- The request
Send back all the data below, exactly as given.

— start Data —

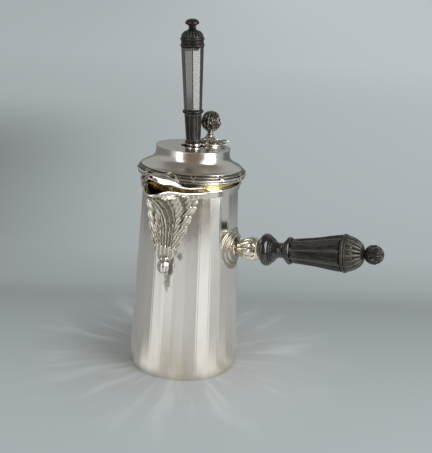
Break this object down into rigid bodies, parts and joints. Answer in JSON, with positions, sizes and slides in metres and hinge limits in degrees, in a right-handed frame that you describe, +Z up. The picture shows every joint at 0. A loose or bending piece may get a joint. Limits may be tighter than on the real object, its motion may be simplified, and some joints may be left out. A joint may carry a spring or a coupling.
{
  "type": "chocolate pot",
  "caption": "Tall faceted silver chocolate pot with a leafed spout, turned side handle, hinged domed lid, swing-aside finial and a stirrer standing through the lid",
  "frame": {"origin": "the middle of the pot's bottom, on the surface it stands on", "axes": "+Z up along the pot's axis, +X along the side handle, -Y along the spout, the lid's hinge at +Y"},
  "size_m": [0.241, 0.1322, 0.3273],
  "materials": {
    "silver": "polished old silver with soft brown tarnish in the hollows",
    "oxidised_silver": "darkened, tarnished silver",
    "gilt": "worn gilding on silver",
    "ebony": "black turned ebony, waxed",
    "dark_wood": "plain dark turned wood",
    "iron": "plain iron"
  },
  "bodies": {
    "pot": {"body_wall": "silver", "base_plate": "silver", "rim_band": "silver", "rim_wire": "silver", "spout": "silver", "spout_wire": "silver", "spout_leaf": "silver", "leaf_bud": "silver", "handle_boss": "silver", "handle_socket": "silver", "socket_ring": "silver", "handle_neck": "ebony", "handle_pin": "silver", "handle_grip": "ebony", "handle_cap": "ebony", "handle_finial": "ebony", "handle_rod": "iron", "hinge_leaf_pot": "silver", "hinge_pin": "silver"},
    "lid": {"lid_shell": "silver", "lid_top": "silver", "lid_moulding": "silver", "lid_bezel": "gilt", "lid_hood": "silver", "hinge_leaf_lid": "silver", "pivot_pin": "silver"},
    "swing_finial": {"cover_plate": "silver", "cover_rosette": "oxidised_silver", "cover_tab": "silver", "cover_finial": "oxidised_silver"},
    "stirrer": {"stirrer_knob": "ebony", "stirrer_cap": "ebony", "stirrer_band": "ebony", "stirrer_handle": "ebony", "stirrer_collar": "ebony", "stirrer_shaft": "ebony", "stirrer_bead": "silver", "stirrer_tube": "silver", "stirrer_rod": "dark_wood", "stirrer_head": "dark_wood", "head_pin": "dark_wood"}
  },
  "joints": [
    {"name": "lid_hinge", "type": "hinge", "parent": "pot", "child": "lid", "pos_m": [0, 0.0496, 0.18257], "axis": [-1, 0, 0], "range_deg": [0, 95]},
    {"name": "stirrer_draw", "type": "slide", "parent": "lid", "child": "stirrer", "axis": [-0.0472, -0.0228, 0.9986], "range_m": [0, 0.335]},
    {"name": "cover_swing", "type": "hinge", "parent": "lid", "child": "swing_finial", "pos_m": [-0.00908, 0.01602, 0.21265], "axis": [0, 0.0565, 0.9984], "range_deg": [0, 100]}
  ],
  "couplings": [
    {"joint": "stirrer_draw", "follows": "lid_hinge", "m_per_rad": 0.2}
  ]
}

— end Data —

- Answer to the task
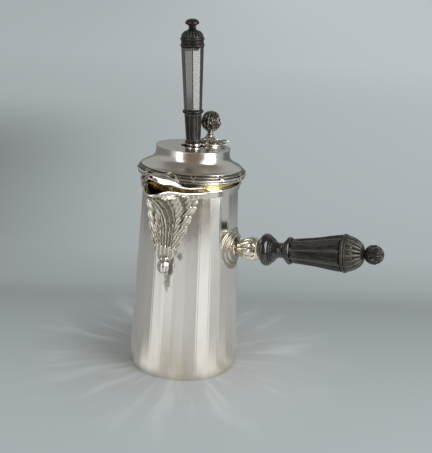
Break this object down into rigid bodies, parts and joints. Answer in JSON, with positions, sizes and slides in metres and hinge limits in degrees, in a right-handed frame that you describe, +Z up. The picture shows every joint at 0. A loose or bending piece may get a joint. Limits may be tighter than on the real object, its motion may be simplified, and some joints may be left out. A joint may carry a spring or a coupling.
{
  "type": "chocolate pot",
  "caption": "Tall faceted silver chocolate pot with a leafed spout, turned side handle, hinged domed lid, swing-aside finial and a stirrer standing through the lid",
  "frame": {"origin": "the middle of the pot's bottom, on the surface it stands on", "axes": "+Z up along the pot's axis, +X along the side handle, -Y along the spout, the lid's hinge at +Y"},
  "size_m": [0.241, 0.1322, 0.3273],
  "materials": {
    "silver": "polished old silver with soft brown tarnish in the hollows",
    "oxidised_silver": "darkened, tarnished silver",
    "gilt": "worn gilding on silver",
    "ebony": "black turned ebony, waxed",
    "dark_wood": "plain dark turned wood",
    "iron": "plain iron"
  },
  "bodies": {
    "pot": {"body_wall": "silver", "base_plate": "silver", "rim_band": "silver", "rim_wire": "silver", "spout": "silver", "spout_wire": "silver", "spout_leaf": "silver", "leaf_bud": "silver", "handle_boss": "silver", "handle_socket": "silver", "socket_ring": "silver", "handle_neck": "ebony", "handle_pin": "silver", "handle_grip": "ebony", "handle_cap": "ebony", "handle_finial": "ebony", "handle_rod": "iron", "hinge_leaf_pot": "silver", "hinge_pin": "silver"},
    "lid": {"lid_shell": "silver", "lid_top": "silver", "lid_moulding": "silver", "lid_bezel": "gilt", "lid_hood": "silver", "hinge_leaf_lid": "silver", "pivot_pin": "silver"},
    "swing_finial": {"cover_plate": "silver", "cover_rosette": "oxidised_silver", "cover_tab": "silver", "cover_finial": "oxidised_silver"},
    "stirrer": {"stirrer_knob": "ebony", "stirrer_cap": "ebony", "stirrer_band": "ebony", "stirrer_handle": "ebony", "stirrer_collar": "ebony", "stirrer_shaft": "ebony", "stirrer_bead": "silver", "stirrer_tube": "silver", "stirrer_rod": "dark_wood", "stirrer_head": "dark_wood", "head_pin": "dark_wood"}
  },
  "joints": [
    {"name": "lid_hinge", "type": "hinge", "parent": "pot", "child": "lid", "pos_m": [0, 0.0496, 0.18257], "axis": [-1, 0, 0], "range_deg": [0, 95]},
    {"name": "stirrer_draw", "type": "slide", "parent": "lid", "child": "stirrer", "axis": [-0.0472, -0.0228, 0.9986], "range_m": [0, 0.335]},
    {"name": "cover_swing", "type": "hinge", "parent": "lid", "child": "swing_finial", "pos_m": [-0.00908, 0.01602, 0.21265], "axis": [0, 0.0565, 0.9984], "range_deg": [0, 100]}
  ],
  "couplings": [
    {"joint": "stirrer_draw", "follows": "lid_hinge", "m_per_rad": 0.2}
  ]
}